Last week, I began telling the story of the forgotten conservative revolt against the Warren Court. I mentioned how a string of decisions on school integration and the civil liberties of Communists activated a coalition of Southern Democrats and reactionary Republicans, who proposed several bills aimed at curbing the Court. Two bills – the Smith bill in the House and the Jenner bill in the Senate – stood out as the biggest threats to the Court’s power. (For the details of those bills, see last week’s post.)
Today, I’ll conclude the story, explaining a key amendment that gave Jenner’s bill new life – and how LBJ finally defused both bombs on the floor of the Senate.
The Butler Did It: Sweeping Amendments Keep Jenner’s Hopes Alive
Despite widespread opposition, Jenner’s bill returned to the Judiciary Committee in March 1958 essentially unchanged from its original form. It appeared destined to die in committee until a sympathetic colleague, Sen. John Marshall Butler of Maryland, rode to the rescue with a series of amendments.

Butler’s amendments preserved the spirit of Jenner’s bill while substantially changing its form. It preserved the ban on Supreme Court review of cases involving admissions to state bars. Otherwise, as the New York Times explained, “instead of trying to abridge the court’s review power, it aims chiefly to change the effect of particular decisions.”
Butler’s amendments effectively invalidated several Warren Court rulings:
- Invalidating the Court’s holding in Watkins v. US, Butler’s amendment stated that Congressional committees would determine for themselves whether a question was pertinent to their investigation. The witness would have to challenge the pertinence of a given question within the hearing itself, and the committee’s decision would be final.
- Invalidating the Court’s holding in Cole v. Young, Butler’s amendment would make it legal to fire any government employee for suspected Communist associations, not just those in sensitive national-security positions.
- Invalidating the Court’s holding in US v. Young, Butler’s amendment would revise the Smith Act to outlaw advocacy of Communist doctrine in the abstract, not just specific advocacy of dangerous or illegal actions. It would also broaden the prohibition against illegal “organization” on behalf of subversive groups.
- Invalidating the Court’s holding in Pennsylvania v. Nelson, Butler’s amendment stated that federal anti-subversion laws did not preempt state anti-subversion laws. In addition, the amendment stated that no federal laws preempted state laws on the same subject.
The last portion of the amendment led the Justice Department to oppose Butler’s amendment; as with Smith’s bill, they felt that broad nullification of federal preemption would create problems in areas like interstate commerce regulation.

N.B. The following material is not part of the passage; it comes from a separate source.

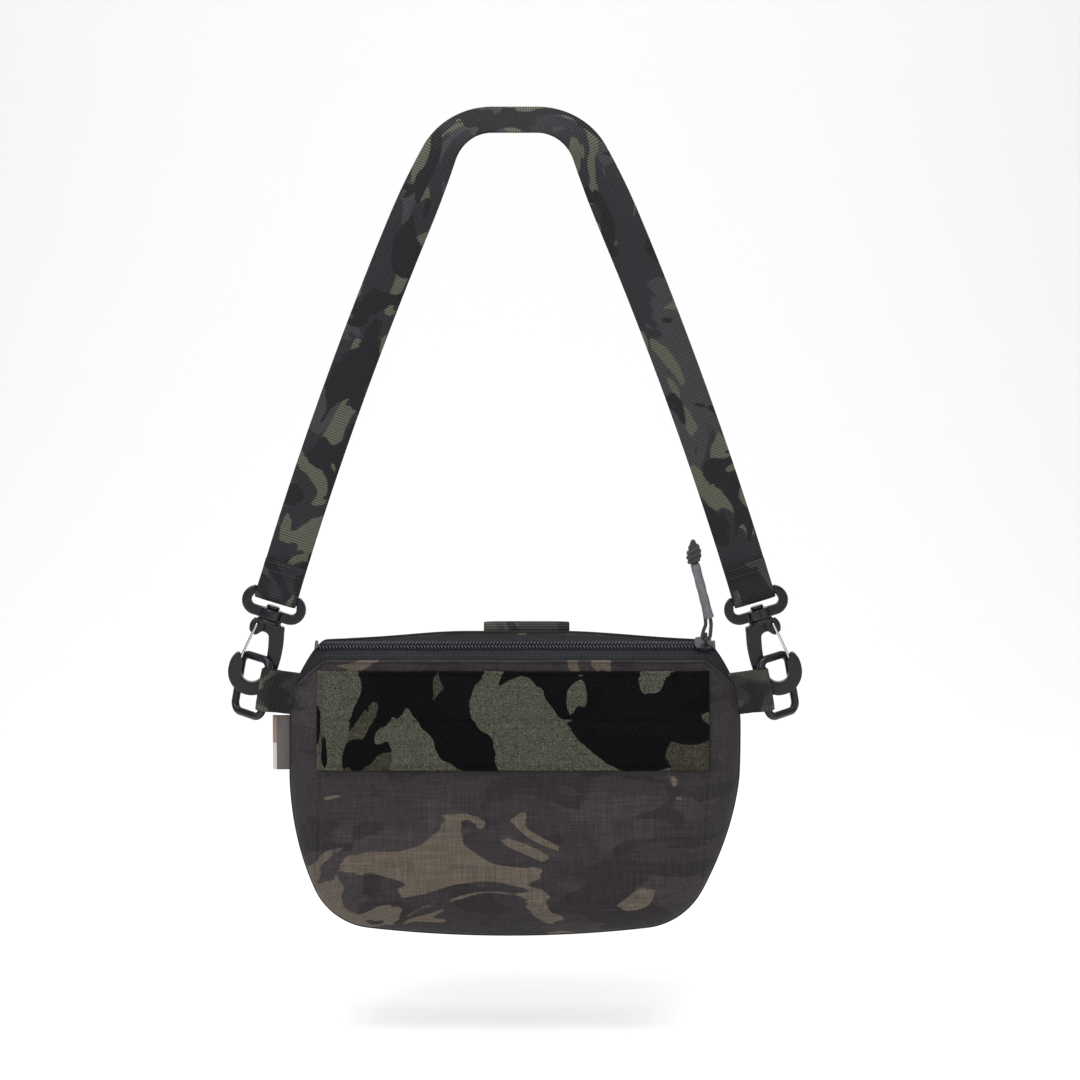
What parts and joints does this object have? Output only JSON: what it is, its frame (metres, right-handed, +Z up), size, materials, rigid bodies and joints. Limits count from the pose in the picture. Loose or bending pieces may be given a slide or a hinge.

Nonetheless, Butler’s amendment looked good enough to the Judiciary Committee, and they were ready to adopt it. However, Thomas Hennings blocked an immediate vote on Butler’s version of the bill, instead calling for hearings to be held.
“In my opinion, each of the disparate provisions of this amendment should be introduced as a separate bill and considered on its own merits,” Hennings wrote in a memo to the committee. “Legislation should not be considered by bringing several unrelated provisions into an amalgamation and by rushing it through. Such action usually will bring about only undesirable results.”
In a radio address to his Tennessee constituents, Kefauver explained his opposition to both Jenner’s bill and Butler’s amended version, calling it “a very dangerous piece of legislation which seeks to undo 150 years of judicial history with a sweep of the pen.”
He pointed out that “we made a decision in this country a long, long time ago… that we would have three coordinate branches of government – the executive, the legislative, and the judicial – each acting as a check on the other. I will be no party to the destruction, or serious crippling, of any one of the three.”
After walking through his objections to each of the provisions in both Jenner’s and Butler’s versions of the bill, Kefauver concluded by calling it an assault on fundamental American freedoms. “When you begin to impinge on liberty a little bit, you sometimes find you have stepped on it altogether,” he said. “We’ve grown to be a great country by speaking and acting freely. The quick and easy way to become second-rate is to limit our basic freedoms of thought, of speech, of the press, of religion, and of action.”
In spite of these eloquent objections, the Judiciary Committee voted 10-5 in favor of Butler’s version of the bill.
Those on the losing side – including Hennings, Kefauver, Alexander Wiley of Wisconsin, and John Carroll of Colorado – filed a scathing minority report, saying the bill reflected a “kill the umpire” philosophy. In response to Jenner’s claim that Americans were overwhelmingly opposed to the Court’s decisions, the minority report said that “[t]he majority of the people undoubtedly do not want the Supreme Court reduced to the whipping boy of the Congress. This is the intended purpose of this intimidating and coercing proposal.”
Nonetheless, the bill would go before the full Senate, where it stood a good chance of passage. At the same time, Sen. John McClellan of Arkansas filed a proposal to substitute the language of Smith’s House bill for another bill already on the Senate floor – bypassing the Judiciary Committee.
All eyes were now on the Senate Majority Leader, Lyndon Johnson. LBJ opposed both the Jenner-Butler bill and the Smith bill, but he knew that a lot of Senators – including many in his own party – were in favor. Keeping the bills from becoming law would require his best legislative wizardry.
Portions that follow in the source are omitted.